The disease usually isn't diagnosed until it's well entrenched.

"Osteoporosis is generally silent until the patient sustains a fracture," Pace said.

Patients have been known to fracture their wrists while trying to stop a fall. Hips, elbows, knees most of the body's joints are weakened by the disease and become prime candidates for fractures resulting from falls.

Some osteoporosis patients may develop a fracture or series of fractures of the vertebral bodies in the spine.

Vertebral bodies can get so thin and weak they can spontaneously collapse without an outside cause. The vertebral breaks can cause back pain and the "slumped" appearance Burns experienced.

"About 40 to 50 residents of our 120 residents have osteoporosis as a diagnosis," said Mike Bass, executive director of Tupelo Manor. Bass added that not all of those 40 to 50 people have osteoporosis as their primary diagnosis, but it does contribute to their need for long-term care.

Catching it early

"It's a lot like closing the barn door after the horse has already left. If you wait until osteoporosis is already present to treat it, you're probably too late to treat it," said Dr. John Gassaway, a West Point orthopedic surgeon.

Unfortunately, traditional X-rays are not accurate enough to provide an early diagnosis, Gassaway said.

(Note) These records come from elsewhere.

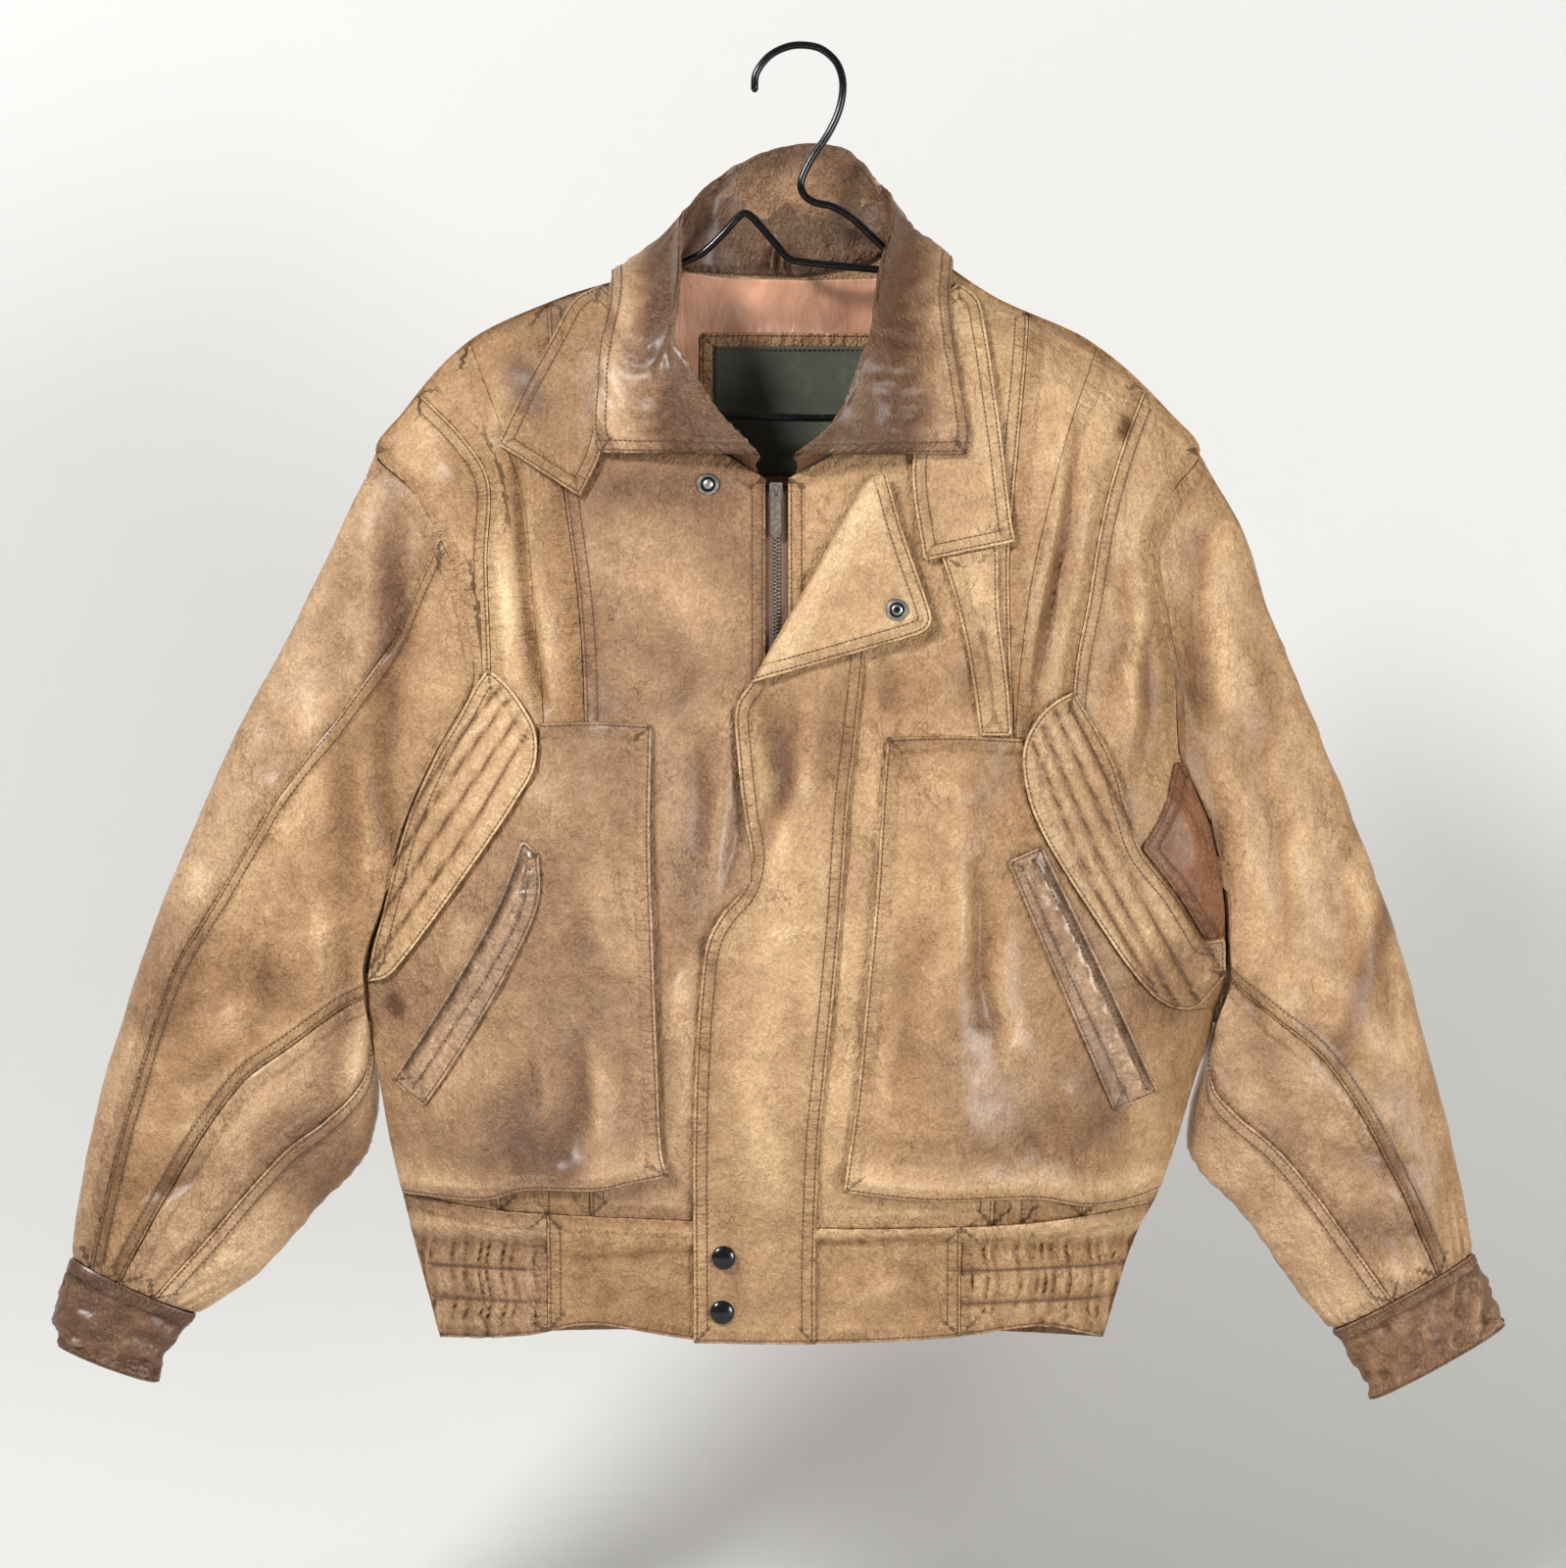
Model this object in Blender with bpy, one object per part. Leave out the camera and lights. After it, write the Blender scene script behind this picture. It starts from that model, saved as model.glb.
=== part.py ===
"""Worn leather blouson on a wire hanger.  Metres, +Z up, the front faces -Y, the origin is inside the
crown of the hanger's hook.  Lengths in the tables are millimetres.  Suffix _r is the wearer's right
(-X), _l the wearer's left (+X)."""

import math

import bmesh
import bpy
from mathutils import Vector
from mathutils.geometry import delaunay_2d_cdt, intersect_line_line_2d

NAME = "leather_jacket"
MM = 0.001
WALL = 2.4          # leather ply
GAP = 0.3           # clearance between neighbouring pieces
LAYER = WALL + GAP  # step from one ply to the ply sewn on it
LINING = 1.0        # satin lining and label plies
TAPE_WALL = 1.2     # zip tape
TAPE_SLACK = 0.3    # extra room behind the front for the tape's straight facets
WIRE = 2.5          # hanger wire radius
ROUGH = 0.55        # roughness of leather
SMOOTH = 0.35       # roughness of the zip's metal
TINY = 1e-9
MERGE = 1e-4        # points closer than this are one, in mm

# One row per section down the body.  z; front and back y at the wearer's right edge; x of that edge;
# front and back y at the middle; x, front y and back y at the wearer's left edge.
BODY_COLUMNS = ("z", "xr", "fr", "br", "fm", "bm", "xl", "fl", "bl")
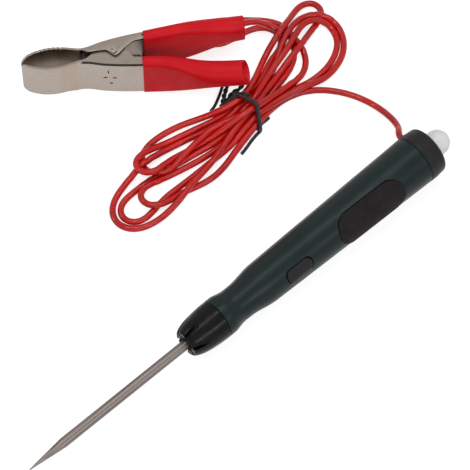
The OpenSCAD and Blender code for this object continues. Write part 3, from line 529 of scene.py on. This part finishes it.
def finish_sleeve(tube, height):
    """Smooths the tube, gives it its wall and rims, and puts it on the clip at the height."""
    face_out(tube)
    shape_by(tube, "SUBSURF", levels=2, render_levels=2)
    shape_by(tube, "SOLIDIFY", thickness=SLEEVE_WALL * MM, offset=-1)
    round_off(tube, 0.22, 2, 55)
    work_on(tube)
    bpy.ops.object.shade_smooth_by_angle(angle=math.radians(50))
    put(tube, CLIP @ Matrix.Translation((0, 0, height * MM)) @ LENGTHWAYS)
    print(tube.name, "faces:", len(tube.data.polygons))


vinyl_rear = ring_tube("vinyl_sleeve_rear", rear_rings)
finish_sleeve(vinyl_rear, 12.15)
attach(vinyl_rear, "root")
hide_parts("rear_sleeve")

# %% Front sleeve, with its open end cut at a slant
vinyl_front = ring_tube("vinyl_sleeve_front", front_rings)
bpy.ops.object.mode_set(mode="EDIT")
pick(lambda p: True)
cut = math.radians(20)
bpy.ops.mesh.bisect(
    plane_co=(4.4 * MM, -8 * MM, 53.3 * MM), clear_outer=True,
    plane_no=(-0.87 * math.sin(cut), -0.49 * math.sin(cut), math.cos(cut)),
)
bpy.ops.object.mode_set(mode="OBJECT")
finish_sleeve(vinyl_front, 11.15)
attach(vinyl_front, "front_lever")
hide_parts("front_sleeve")

# %% [markdown]
# The pad and the button both have an outline with round corners. Each starts as a ring whose four quarters
# are slid apart. Rings are then extruded up and inwards. The button's rings give its flange, its sides and
# its rounded top. The pad's rings only fill its outline: they are shrink-wrapped onto a cone as wide as the
# handle, so that the pad curves with it, and then it gets its thickness and a rounded rim.
# %% Helper for a block with round corners
def rounded_block(name, length, width, corner, levels, sides=64):
    """Rings round the outline, one at each level: (height, how far inside the outline)."""
    height, inset = levels[0]
    middle = (length / 2 - corner, width / 2 - corner)
    block = start_ring(name, sides, corner - inset)
    bpy.ops.transform.translate(value=(0, 0, height * MM))
    for way in (-1, 1):
        pick(lambda p: p.x * way > 0)
        bpy.ops.transform.translate(value=(way * middle[0] * MM, 0, 0))
        pick(lambda p: p.y * way > 0)
        bpy.ops.transform.translate(value=(0, way * middle[1] * MM, 0))
    for next_height, next_inset in levels[1:]:
        pick(lambda p: abs(p.z - height) < 0.01)
        bpy.ops.mesh.extrude_edges_move(
            TRANSFORM_OT_translate={"value": (0, 0, (next_height - height) * MM)}
        )
        shrink = (corner - next_inset) / (corner - inset)
        for x_way in (-1, 1):
            for y_way in (-1, 1):
                pick(lambda p: abs(p.z - next_height) < 0.01 and p.x * x_way > 0 and p.y * y_way > 0)
                centre = (x_way * middle[0] * MM, y_way * middle[1] * MM, next_height * MM)
                bpy.ops.transform.resize(value=(shrink, shrink, 1), center_override=centre)
        height, inset = next_height, next_inset
    pick(lambda p: abs(p.z - height) < 0.01)
    bpy.ops.mesh.edge_face_add()
    bpy.ops.object.mode_set(mode="OBJECT")
    return block


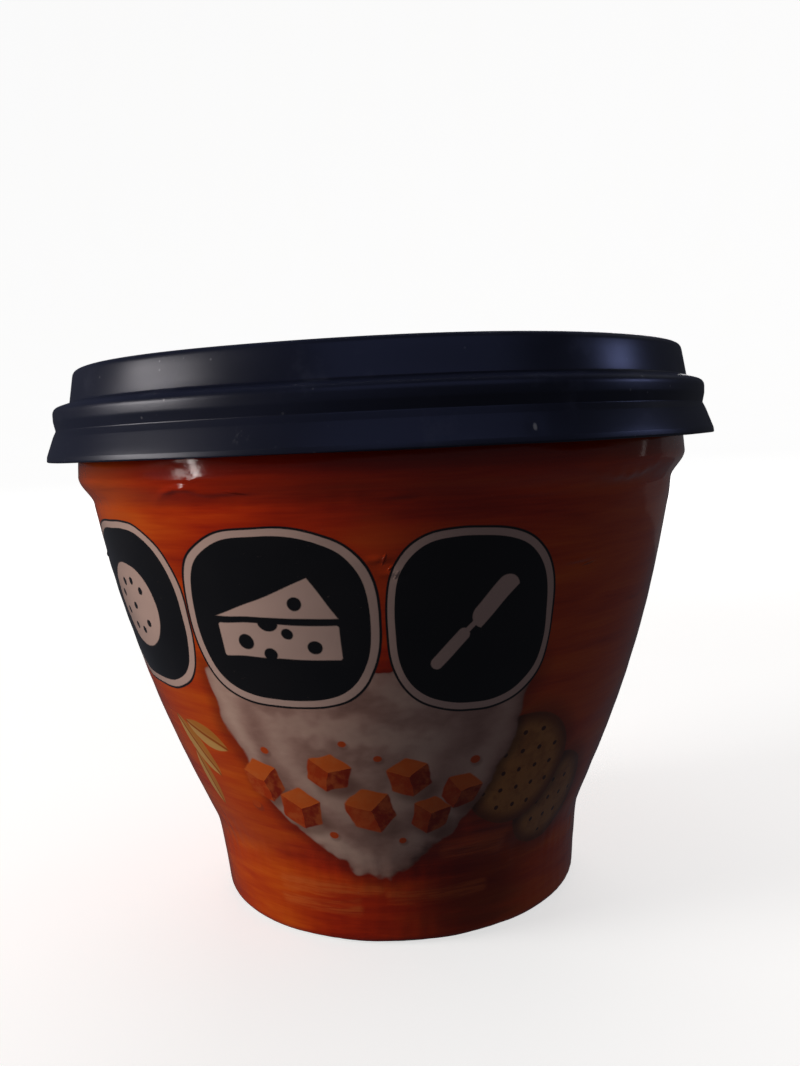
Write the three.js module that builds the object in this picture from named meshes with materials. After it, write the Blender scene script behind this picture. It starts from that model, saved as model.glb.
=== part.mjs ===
// Tub of cheese spread, shut: a moulded plastic pot in a printed film sleeve, and a press-on lid.
// Millimetres, +Z up. Origin: centre of the foot ring, on the plane the tub stands on.
// Both pieces are solids of revolution about Z. The pot is shut, so it is solid to its rim.
import * as THREE from 'three';

// ---------------------------------------------------------------- driving sizes (mm)
const SEGMENTS = 64;            // facets round each piece

// pot: foot
const FOOT_INNER_R = 23.6;      // inner edge of the ring it stands on
const FOOT_OUTER_R = 26.6;      // outer edge of the flat of that ring
const BASE_CORNER_R = 1.5;      // rounding between the ring and the side
const BASE_RECESS = 1.6;        // depth of the recess under the base
const RECESS_DRAFT = 0.9;       // the recess wall leans in by this much
const FOOT_R_AT_BASE = 27.96;   // side of the foot, carried down to z = 0
const FOOT_FLARE = 0.0876;      // mm of radius per mm of height
// pot: bowl above the foot
const WAIST_R = 29.49;          // bowl radius where the bowl curve starts
const WAIST_Z = 13.2;
const BOWL_TOP_R = 43.6;        // bowl radius under the collar
const BOWL_TOP_Z = 62.0;
const BOWL_BULGE = 0.36;        // extra fullness at mid height
const BOWL_LEAN = 1.42;         // how much steeper the flare is at the waist than on average
const WAIST_BLEND = 0.5;        // softness of the inside corner at the waist
const BOWL_STEPS = 13;
// pot: collar under the lid, neck and rim inside it
const COLLAR_R = 45.5;          // widest, low on the collar
const COLLAR_Z = 65.9;
const COLLAR_STEP_Z = 63.0;     // middle of the rounded step down to the bowl
const NECK_R = 45.03;
const RIM_R = 46.45;
const RIM_UNDER_Z = 73.1;
const RIM_TOP_Z = 74.9;
const RIM_ROUND = 0.45;

// lid: outside
const LID_TOP_Z = 80.9;         // top of the raised edge
const LID_TOP_R = 44.85;        // side of the top tier at its rounded edge
const LID_TOP_ROUND = 1.6;
const TIER_FOOT_R = 45.6;       // crease where the top tier meets the shoulder
const TIER_FOOT_Z = 76.45;
const SHOULDER_R = 48.2;
const SHOULDER_Z = 74.2;
const SHOULDER_ROUND = 1.2;
const SHOULDER_EDGE_Z = 75.75;
const GROOVE_R = 47.93;
const GROOVE_Z = 72.75;
const SKIRT_R = 49.5;           // widest point of the whole tub
const SKIRT_Z = 68.95;
const LID_BOTTOM_Z = 68.4;
// lid: top face
const EDGE_WIDTH = 3.4;         // width of the raised edge round the top
const PANEL_DROP = 1.5;         // the panel lies this far below the raised edge
const STACK_RING_R = 29.6;      // low ring that centres the foot of a tub stacked on top
const STACK_RING_WIDTH = 1.3;
const STACK_RING_HEIGHT = 0.6;
const GATE_R = 3.2;             // moulding dimple at the centre
const GATE_DEPTH = 0.35;
// lid: wall
const LID_WALL = 1.15;
const RIM_GAP = 0.35;           // clear space between the lid and the rim it closes

// ---------------------------------------------------------------- helpers
const smoothMax = (a, b, k) => 0.5 * (a + b + Math.sqrt((a - b) * (a - b) + k * k));

// points of an arc in the (r, z) plane, angles in degrees, both ends included
function arc(r, z, radius, from, to, steps) {
  const points = [];
  for (let i = 0; i <= steps; i++) {
    const a = THREE.MathUtils.degToRad(from + ((to - from) * i) / steps);
    points.push([r + radius * Math.cos(a), z + radius * Math.sin(a)]);
  }
  return points;
}

// radius of the pot's side at height z, from the base corner up to the collar
function sideRadius(z) {
  const t = (z - WAIST_Z) / (BOWL_TOP_Z - WAIST_Z);
  const rise = BOWL_TOP_R - WAIST_R;
  const bulge = t > 0 && t < 1 ? BOWL_BULGE * Math.sin(Math.PI * t) : 0;
  const bowl = WAIST_R + rise * (BOWL_LEAN * t - (BOWL_LEAN - 1) * t * t) + bulge;
  const foot = FOOT_R_AT_BASE + FOOT_FLARE * z;
  return z < WAIST_Z + 12 ? smoothMax(bowl, foot, WAIST_BLEND) : bowl;
}

function lathe(name, profile, color, roughness) {
  // profile runs from the axis round the outside and back to the axis
  const points = profile.map(([r, z]) => new THREE.Vector2(r, z));
  const geometry = new THREE.LatheGeometry(points, SEGMENTS);
  geometry.rotateX(Math.PI / 2);          // the lathe axis Y becomes Z
  const mesh = new THREE.Mesh(
    geometry,
    new THREE.MeshStandardMaterial({ color, roughness, metalness: 0 }),
  );
  mesh.name = name;
  return mesh;
}

// ---------------------------------------------------------------- pot
function potProfile() {
  const p = [[0, BASE_RECESS]];
  p.push([FOOT_INNER_R - RECESS_DRAFT, BASE_RECESS]);
  p.push([FOOT_INNER_R, 0]);
  // rounded base corner, tangent to the ring's flat and ending on the side
  const cornerEnd = BASE_CORNER_R;
  const rSide = sideRadius(cornerEnd);
  for (const [r, z] of arc(0, 0, 1, -90, 0, 4)) {
    p.push([FOOT_OUTER_R + (rSide - FOOT_OUTER_R) * r, cornerEnd * (1 + z)]);
  }
  // foot, waist and bowl: closer steps at the waist, where the side turns
  for (const z of [6, 9.5, 11.2, 12.6, 14, 15.8]) p.push([sideRadius(z), z]);
  for (let i = 1; i < BOWL_STEPS; i++) {
    const z = 15.8 + ((BOWL_TOP_Z - 15.8) * i) / (BOWL_STEPS - 1);
    p.push([sideRadius(z), z]);
  }
  // rounded step out to the collar
  const half = COLLAR_Z - COLLAR_STEP_Z;
  for (const s of [0.2, 0.45, 0.7, 0.9, 1]) {
    const ease = 0.5 - 0.5 * Math.cos(Math.PI * s);
    p.push([BOWL_TOP_R + (COLLAR_R - BOWL_TOP_R) * ease, BOWL_TOP_Z + (COLLAR_Z - BOWL_TOP_Z) * (s * 0.95 + 0.05)]);
  }
  p.push([NECK_R + 0.25, COLLAR_Z + half * 0.6]);
  p.push([NECK_R, RIM_UNDER_Z - 0.2]);
  // rim bead that the lid snaps over
  p.push([RIM_R - RIM_ROUND, RIM_UNDER_Z]);
  p.push([RIM_R, RIM_UNDER_Z + RIM_ROUND]);
  p.push([RIM_R, RIM_TOP_Z - RIM_ROUND]);
  p.push([RIM_R - RIM_ROUND, RIM_TOP_Z]);
  p.push([0, RIM_TOP_Z]);
  return p;
}

// ---------------------------------------------------------------- lid
function lidProfile() {
  const panelZ = LID_TOP_Z - PANEL_DROP;
  const edgeInner = LID_TOP_R - LID_TOP_ROUND - EDGE_WIDTH;
  const under = panelZ - LID_WALL;
  const p = [];
  // inside, from the axis out and down (the panel, the hollow behind the raised edge, the shoulder)
  p.push([0, under]);
  p.push([edgeInner + 0.3, under]);
  p.push([edgeInner + 1.5, LID_TOP_Z - LID_WALL]);
  p.push([LID_TOP_R - LID_WALL - 0.9, LID_TOP_Z - LID_WALL]);
  p.push([LID_TOP_R - LID_WALL, LID_TOP_Z - LID_WALL - 0.9]);
  p.push([TIER_FOOT_R - LID_WALL, TIER_FOOT_Z - 0.75]);
  p.push([TIER_FOOT_R - LID_WALL + 0.4, RIM_TOP_Z + RIM_GAP + 0.1]);
  p.push([RIM_R - 0.1, RIM_TOP_Z + RIM_GAP]);
  p.push([SHOULDER_R - LID_WALL, SHOULDER_Z - 0.1]);
  p.push([GROOVE_R - LID_WALL + 0.05, GROOVE_Z]);
  p.push([GROOVE_R - LID_WALL + 0.3, GROOVE_Z - 1.2]);
  p.push([SKIRT_R - LID_WALL, LID_BOTTOM_Z + 0.25]);
  // lower lip
  p.push([SKIRT_R - LID_WALL + 0.25, LID_BOTTOM_Z]);
  p.push([SKIRT_R - 0.3, LID_BOTTOM_Z]);
  p.push([SKIRT_R - 0.05, LID_BOTTOM_Z + 0.22]);
  // outside, from the lip up
  p.push([SKIRT_R, SKIRT_Z]);
  p.push([SKIRT_R - 0.3, SKIRT_Z + 0.75]);
  p.push([GROOVE_R + 0.22, GROOVE_Z - 0.85]);
  p.push([GROOVE_R, GROOVE_Z]);
  p.push([SHOULDER_R - 0.05, SHOULDER_Z - 0.6]);
  for (const q of arc(SHOULDER_R - SHOULDER_ROUND, SHOULDER_EDGE_Z - SHOULDER_ROUND, SHOULDER_ROUND, 0, 65, 3)) p.push(q);
  p.push([TIER_FOOT_R + 0.75, TIER_FOOT_Z - 0.2]);
  p.push([TIER_FOOT_R, TIER_FOOT_Z]);
  p.push([TIER_FOOT_R - 0.12, TIER_FOOT_Z + 0.6]);
  for (const q of arc(LID_TOP_R - LID_TOP_ROUND, LID_TOP_Z - LID_TOP_ROUND, LID_TOP_ROUND, 8, 90, 4)) p.push(q);
  // raised edge, panel, stacking ring and moulding dimple
  p.push([edgeInner + 0.9, LID_TOP_Z]);
  p.push([edgeInner + 0.25, LID_TOP_Z - 0.4]);
  p.push([edgeInner, panelZ + 0.15]);
  p.push([edgeInner - 0.5, panelZ]);
  p.push([STACK_RING_R + STACK_RING_WIDTH, panelZ]);
  p.push([STACK_RING_R + STACK_RING_WIDTH - 0.3, panelZ + STACK_RING_HEIGHT]);
  p.push([STACK_RING_R + 0.3, panelZ + STACK_RING_HEIGHT]);
  p.push([STACK_RING_R, panelZ]);
  p.push([GATE_R, panelZ]);
  p.push([GATE_R - 0.6, panelZ - GATE_DEPTH]);
  p.push([0, panelZ - GATE_DEPTH]);
  return p;
}

// ---------------------------------------------------------------- the tub
const tub = new THREE.Group();
tub.add(lathe('pot', potProfile(), 0xb8540f, 0.24));
tub.add(lathe('lid', lidProfile(), 0x1d2236, 0.42));

export default tub;
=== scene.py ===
import bpy
import math
import numpy as np
from mathutils import Matrix, Vector


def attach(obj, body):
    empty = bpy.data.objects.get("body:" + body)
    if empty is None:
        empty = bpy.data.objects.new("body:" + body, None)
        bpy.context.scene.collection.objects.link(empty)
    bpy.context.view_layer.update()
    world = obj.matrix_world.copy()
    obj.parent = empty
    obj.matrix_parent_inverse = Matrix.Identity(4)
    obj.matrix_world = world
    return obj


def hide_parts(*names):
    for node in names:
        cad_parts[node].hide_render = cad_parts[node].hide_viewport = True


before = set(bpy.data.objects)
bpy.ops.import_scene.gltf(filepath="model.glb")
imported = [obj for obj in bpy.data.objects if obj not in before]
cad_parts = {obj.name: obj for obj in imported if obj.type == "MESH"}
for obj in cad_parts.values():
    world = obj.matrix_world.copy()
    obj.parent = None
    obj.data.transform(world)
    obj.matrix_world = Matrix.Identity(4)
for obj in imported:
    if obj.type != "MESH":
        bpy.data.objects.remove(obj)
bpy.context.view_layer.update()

MM = 0.001
scene = bpy.context.scene

# ---------------------------------------------------------------- camera
CAM_F_PX, CAM_CX, CAM_CY = 964.6, 396.6, 588.4      # in an image of 800 x 1066
CAM_D, CAM_H = 152.7, 69.86                          # mm in front of the axis, mm up
CAM_YAW, CAM_PITCH, CAM_ROLL = 0.0086, 0.1564, -0.0464
LONG_SIDE = 1066.0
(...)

"With an X-ray, we can't tell if osteoporosis is present until 30 percent of the bone is lost," Gassaway said.

At the IMA Clinic located at North Mississippi Medical Center's Women's Hospital, Pace has access to a dual energy X-ray absorptiometry scanner, which makes early diagnosis possible.

The bone scanner measures bone density of the hip and lower vertebral bodies. The procedure takes about 15 minutes and is completely painless.

"If you have osteoporosis in the hip or lower vertebral bodies, it suggests you have osteoporosis elsewhere," Pace said.

The scanner ranks patients' bone density with a control group as well as people in their own age group. It's a precise machine that detects changes in bone density as low as 1 percent, Pace said.

"The precision of the test is very important because it gauges small changes from year to year," Pace said.


About 80 percent of those affected by osteoporosis are women, and the onset of the disease generally accelerates within five years of menopause, when women's bodies no longer produce estrogen.

"If a lady's ovaries aren't putting out estrogen, then she's at risk for osteoporosis," Pace said. That includes women who've had their ovaries removed by hysterectomy.

The disease must be diagnosed before it can be treated. Toward that end, both Pace and Gassaway recommend bone scans for women who've reached menopause.

"The hope is we can reverse the osteoporotic process if we start treating it early enough," Pace said.